Résultat, l'expérience s'est révélée une franche réussite puisqu'en l'espace de quatre ans, 86 % des consultants employés par cette société ont fait de même. À noter toutefois qu'il était possible en cas d'extrême urgence de répondre au téléphone. Quoiqu'il en soit, 50 % des salariés qui se déconnectent déclarent dorénavant avoir hâte de venir travailler le matin, contre 27 % pour ceux ne débranchant pas. Près de 60 % estiment le partage entre leur vie professionnelle et privée équilibré, contre 38 %. D'autre part, 58 % des déconnectés pensent qu'ils resteront dans l'entreprise à long terme, contre 40 % de leurs collègues.
 
 
Quand Volkswagen coupe le cordon
 
 
Dans la même optique, en Allemagne, des syndicats sont parvenus à pousser Volkswagen à couper le cordon avec ses employés, ce plus d'un soir par semaine. En janvier 2012, l'entreprise a en effet consenti à bloquer l'accès aux téléphones professionnels de 18h15 à 7h du matin, d'après Wolfsburger Allgemeine Zeitung. Ce qui permet aux salariés de se connecter uniquement au cours de leur journée de travail et pendant leurs trajets. Cependant, seuls 1150 des 190 000 employés de la marque sont pour l'heure concernés. Néanmoins, cette expérience est une première en Europe.
 
 
Qu'en est-il en France ?
 
Dans l'Hexagone, rares sont les entreprises à mettre en application une telle mesure. En 2010, la direction de France Télécom avait signé un accord prévoyant qu'il n'est plus nécessaire pour les employés de répondre à la messagerie professionnelle les soirs, les week-ends et pendant les congés, comme le raconte les Échos. Ainsi, il est "recommandé" d'envoyer des messages différés durant ces périodes.
 
Suite à des suicides, le leader européen des équipements électroniques Thalès Avionics a rédigé une note demandant la surveillance stricte des heures auxquelles le salarié se connecte au réseau entreprise. En outre, des messages d'alertes devraient prochainement avertir l'entreprise quand le salarié se connectera hors de l'enceinte de l'entreprise.

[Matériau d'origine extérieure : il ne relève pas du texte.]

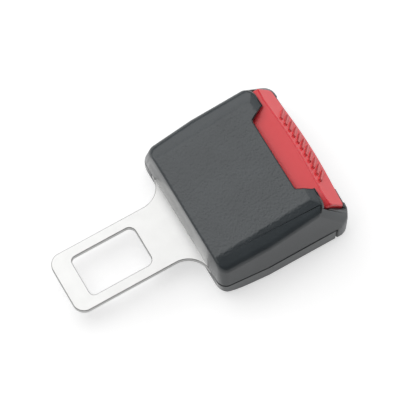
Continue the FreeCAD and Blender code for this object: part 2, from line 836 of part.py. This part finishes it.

Un rapport que la CFDT n'avait pas manqué de dénoncer en invitant Thalès Avionics à prendre les mesures nécessaires pour bloquer les connexions des salariés qui ne sont pas en mission ou en déplacement, tout en soulignant son obligation de faire respecter les onze heures de repos quotidien.
 
 
Les limites de la déconnexion imposée
 
Comme le fait remarquer Leslie A. Perlow, si la déconnexion, même imposée, ne suffit pas, elle permet toutefois de repenser collectivement la façon de travailler. Elle donne aussi les moyens à chacun d'effectuer sa mission sans contrainte de connexions illimitées.